There should be a strong role for the International Monetary Fund. We have now delivered the promise made at the London summit of $500 billion of new resources at the IMF’s disposal. The EU will be providing over a third of this. The Pittsburgh meeting must put more flesh on the IMF’s reinforced surveillance role.

The G-20 must also make progress on reforming IMF quotas and representation. All the world’s largest economies should have a voice commensurate to their size. They must also shoulder the responsibilities that go with that.

Europe will be pushing hard for significant progress in the fight against climate change. If we do not win that fight, economic progress will ultimately count for nothing. The Copenhagen climate change conference is upon us, and it is time to get serious. I am worried about the lack of ambition in the negotiations.

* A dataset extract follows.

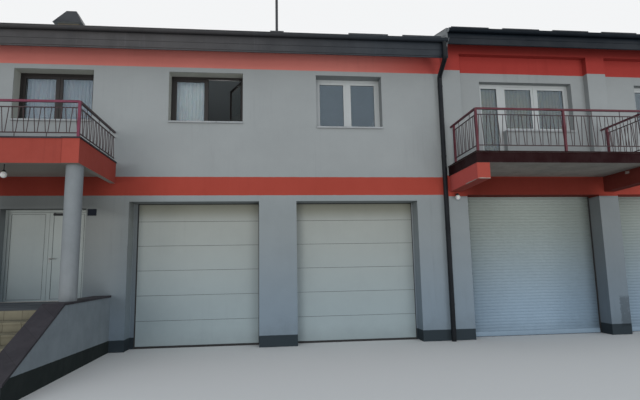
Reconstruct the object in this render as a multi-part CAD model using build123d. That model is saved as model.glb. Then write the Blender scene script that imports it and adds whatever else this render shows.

To make progress, we need to talk figures. We have already put on the table our ideas on climate finance. Others must contribute proportionately. This is not the time to have our cards close to our chests.

Europe’s message to the developing world is that if you are serious about the challenge of cutting emissions, we will be there to help. Not with a blank check, but with a fair proposal.

Our message to the developed world is that we need to make a credible financial commitment to the developing world together with our own mitigation commitments. The equation is straightforward: no money, no deal. But no actions, no money!

We need to put in place a proper global carbon market, not as an optional extra but as a prerequisite for turning commitments into cuts in emissions.

The text that is currently on the table contains 200 pages with a feast of alternatives and a forest of square brackets. Let’s be clear: If we do not sort this out, it risks becoming the longest suicide note in history.